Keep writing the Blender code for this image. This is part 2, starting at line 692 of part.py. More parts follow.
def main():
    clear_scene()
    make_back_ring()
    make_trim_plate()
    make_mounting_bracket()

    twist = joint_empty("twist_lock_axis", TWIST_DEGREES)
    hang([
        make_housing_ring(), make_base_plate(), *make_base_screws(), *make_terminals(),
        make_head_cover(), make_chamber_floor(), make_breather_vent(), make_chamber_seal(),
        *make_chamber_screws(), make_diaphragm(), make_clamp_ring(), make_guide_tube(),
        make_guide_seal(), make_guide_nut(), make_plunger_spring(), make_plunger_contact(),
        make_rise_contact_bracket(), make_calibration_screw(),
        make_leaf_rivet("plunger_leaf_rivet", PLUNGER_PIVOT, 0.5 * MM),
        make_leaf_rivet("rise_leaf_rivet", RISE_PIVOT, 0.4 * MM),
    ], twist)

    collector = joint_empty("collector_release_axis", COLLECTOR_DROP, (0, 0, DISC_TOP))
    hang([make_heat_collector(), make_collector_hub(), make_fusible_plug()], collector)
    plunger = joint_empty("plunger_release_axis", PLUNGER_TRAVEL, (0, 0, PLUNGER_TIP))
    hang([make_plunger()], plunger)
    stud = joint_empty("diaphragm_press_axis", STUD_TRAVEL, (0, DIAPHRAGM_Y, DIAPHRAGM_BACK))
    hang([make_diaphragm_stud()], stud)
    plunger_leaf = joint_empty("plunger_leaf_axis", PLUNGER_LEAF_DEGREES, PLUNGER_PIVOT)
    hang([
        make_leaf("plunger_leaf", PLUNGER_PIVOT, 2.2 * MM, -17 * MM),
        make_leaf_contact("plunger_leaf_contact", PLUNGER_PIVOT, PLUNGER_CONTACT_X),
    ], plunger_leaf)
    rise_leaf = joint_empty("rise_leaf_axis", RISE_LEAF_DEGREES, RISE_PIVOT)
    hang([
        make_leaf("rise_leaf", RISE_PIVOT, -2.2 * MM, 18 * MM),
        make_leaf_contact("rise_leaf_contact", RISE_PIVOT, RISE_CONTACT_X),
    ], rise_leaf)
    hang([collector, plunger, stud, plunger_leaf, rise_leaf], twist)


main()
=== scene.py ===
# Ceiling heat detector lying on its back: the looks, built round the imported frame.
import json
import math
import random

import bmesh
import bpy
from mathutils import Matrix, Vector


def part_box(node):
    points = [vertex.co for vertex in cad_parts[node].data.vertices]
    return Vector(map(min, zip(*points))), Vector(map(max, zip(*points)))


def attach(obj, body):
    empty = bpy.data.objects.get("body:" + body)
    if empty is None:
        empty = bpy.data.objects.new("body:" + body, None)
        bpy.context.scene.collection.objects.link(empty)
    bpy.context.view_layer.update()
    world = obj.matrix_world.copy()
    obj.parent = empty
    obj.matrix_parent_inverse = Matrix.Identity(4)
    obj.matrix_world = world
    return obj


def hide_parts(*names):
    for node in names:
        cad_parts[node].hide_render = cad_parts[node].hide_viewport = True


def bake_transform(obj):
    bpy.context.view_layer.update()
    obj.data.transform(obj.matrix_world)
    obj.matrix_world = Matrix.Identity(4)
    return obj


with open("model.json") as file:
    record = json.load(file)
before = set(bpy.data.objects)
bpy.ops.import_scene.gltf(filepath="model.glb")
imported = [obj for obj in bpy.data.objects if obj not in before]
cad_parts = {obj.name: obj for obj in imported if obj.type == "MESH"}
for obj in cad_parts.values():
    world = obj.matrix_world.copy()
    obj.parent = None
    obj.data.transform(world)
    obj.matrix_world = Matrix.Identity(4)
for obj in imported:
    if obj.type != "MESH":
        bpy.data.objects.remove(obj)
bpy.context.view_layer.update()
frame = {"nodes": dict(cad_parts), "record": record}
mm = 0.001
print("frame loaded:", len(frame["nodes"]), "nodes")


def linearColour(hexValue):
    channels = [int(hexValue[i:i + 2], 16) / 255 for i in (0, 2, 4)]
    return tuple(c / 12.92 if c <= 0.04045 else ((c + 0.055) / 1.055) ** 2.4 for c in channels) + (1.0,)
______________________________
Filter the listing above for the string "imported" and copy every matching line.

# Ceiling heat detector lying on its back: the looks, built round the imported frame.
imported = [obj for obj in bpy.data.objects if obj not in before]
cad_parts = {obj.name: obj for obj in imported if obj.type == "MESH"}
for obj in imported:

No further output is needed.